Is The Bubble Expanding On Superhero Films?

Last year, there was a lot of speculation about the lasting power of superhero films. Many believed that they were on the way out due the way they underperformed in the box office in 2011.

There were three films in 2011 based on Marvel Comics characters (Thor, X-Men: First Class and Captain America: The First Avenger) while DC Comics’ Green Lantern was also released as a film. While the Marvel films did respectably in the box office they weren’t supersized hits like The Dark Knight or the first Iron Man movie. Still they were well-received by fans and critics and did well enough to warrant sequels.

Green Lantern however, was a different story. As everyone knows, the film was a huge disappointment to many fans and didn’t make a lot of money. According to Box Office Mojo, the big-budgeted Green Lantern only earned $116 million with a worldwide total of $222 million domestically.

Many factors went into account for the disappointing box office sales in 2011. Some blamed the lack of popularity of some characters. The general public may know who Batman is, but brining up Green Lantern would raise eyebrows.
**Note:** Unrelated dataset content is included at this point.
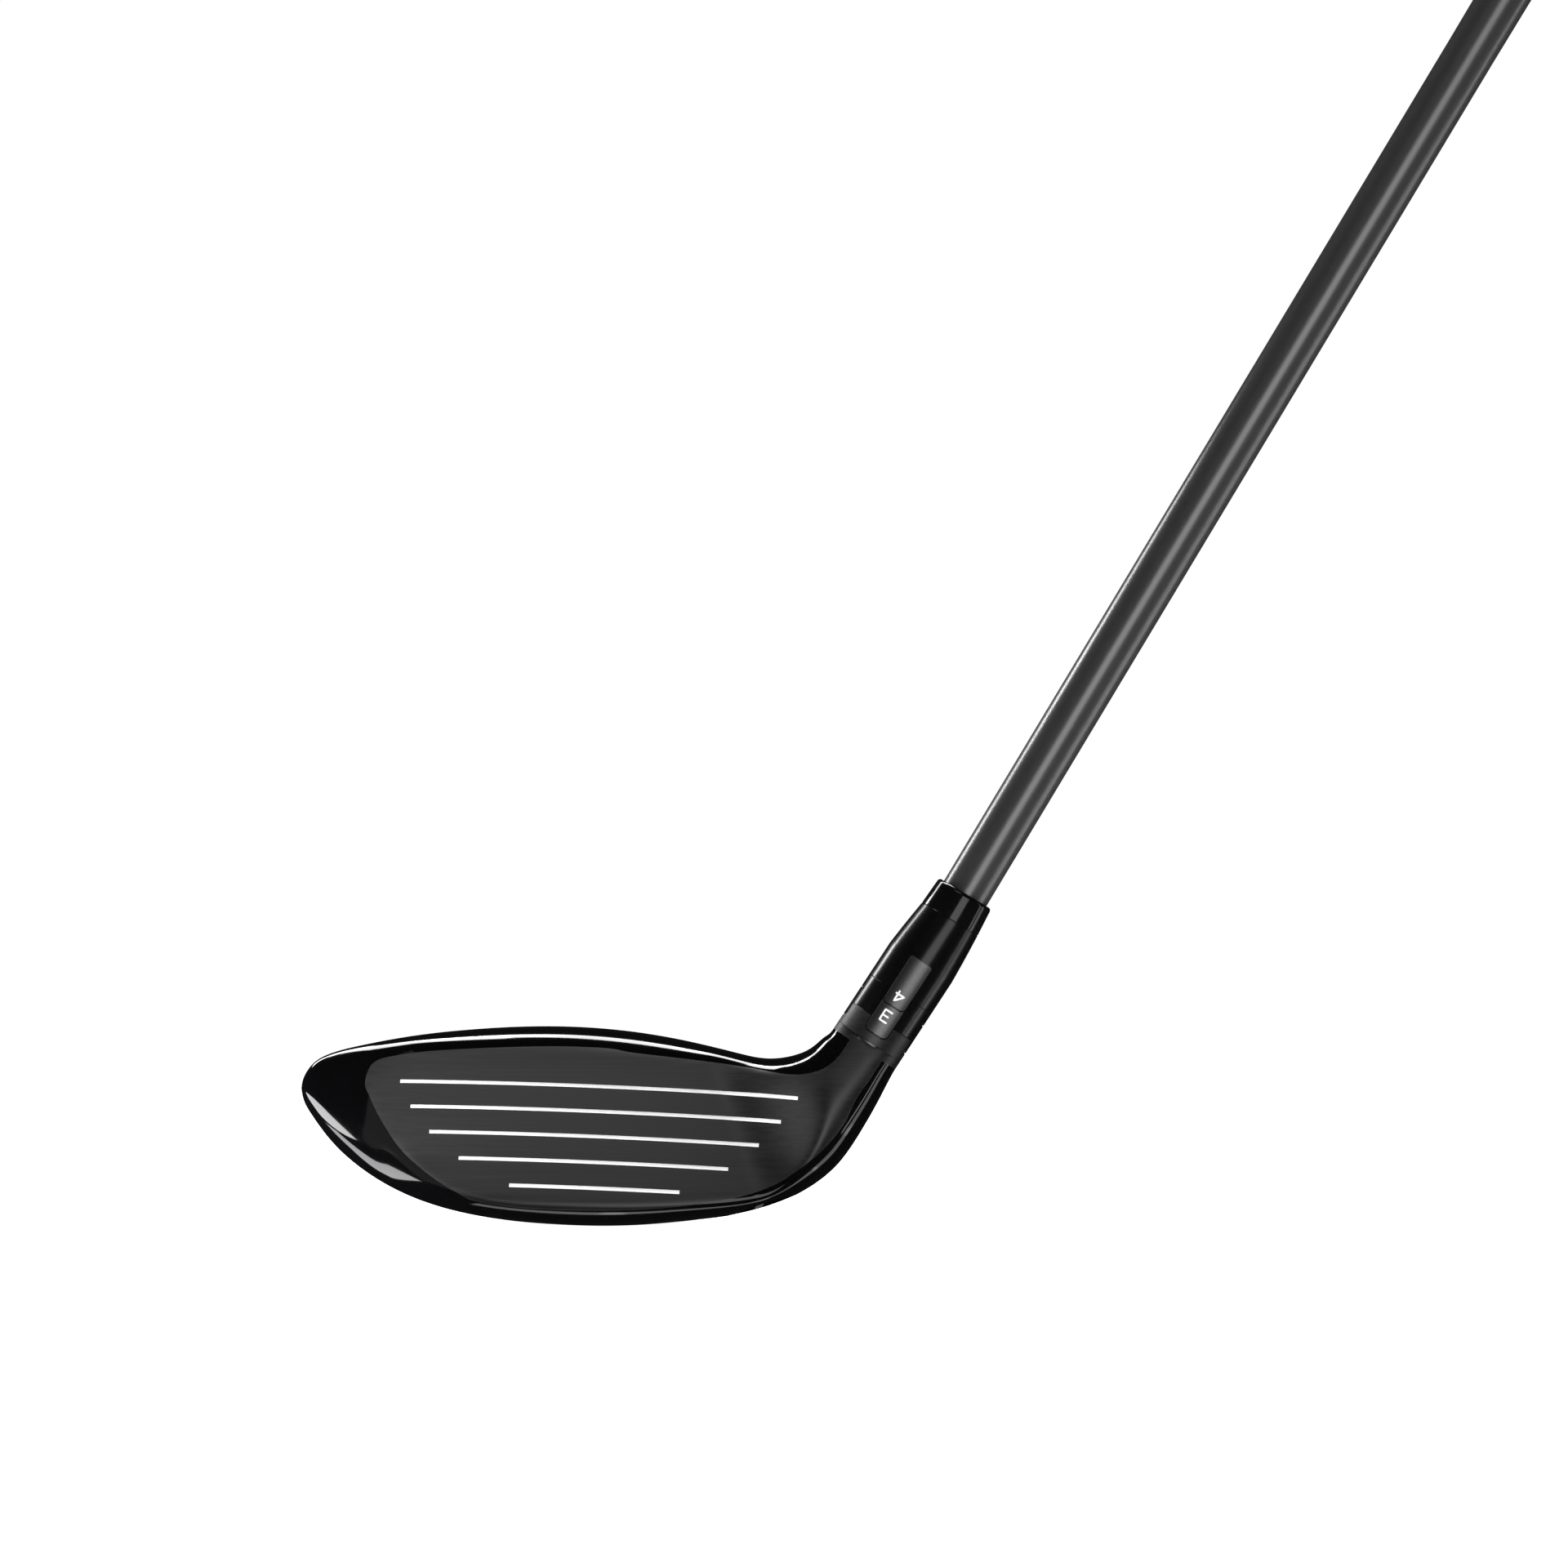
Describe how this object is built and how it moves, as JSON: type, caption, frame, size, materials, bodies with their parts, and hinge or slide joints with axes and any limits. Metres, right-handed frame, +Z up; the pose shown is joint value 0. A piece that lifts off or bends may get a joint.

With X-Men: First Class, many said that it may have made more money if it featured more well-known mutant characters and if the franchise didn’t have the stigma of recent inferior entries. Others pointed to a general burnout for such films and inferior 3D conversions (which thanks to bad word-of-mouth would dampen sales). Unless the film was phenomenal many would rather wait for DVD.

With that, while this year’s crop of films had fairly positive buzz late last year, there were concerns when 2012 began as to how good this year’s superhero films would turn out. Nerves weren’t helped by the failure of Ghost Rider: Spirit Of Vengeance but the superhero genre showed earlier this year that it had some life left with the success of Chronicle. There seemed to be cautious hope that The Avengers, The Amazing Spider-Man and The Dark Knight Rises would do well. The heavy-hitting properties starring the companies’ flagship heroes were to affirm the popularity of superhero films.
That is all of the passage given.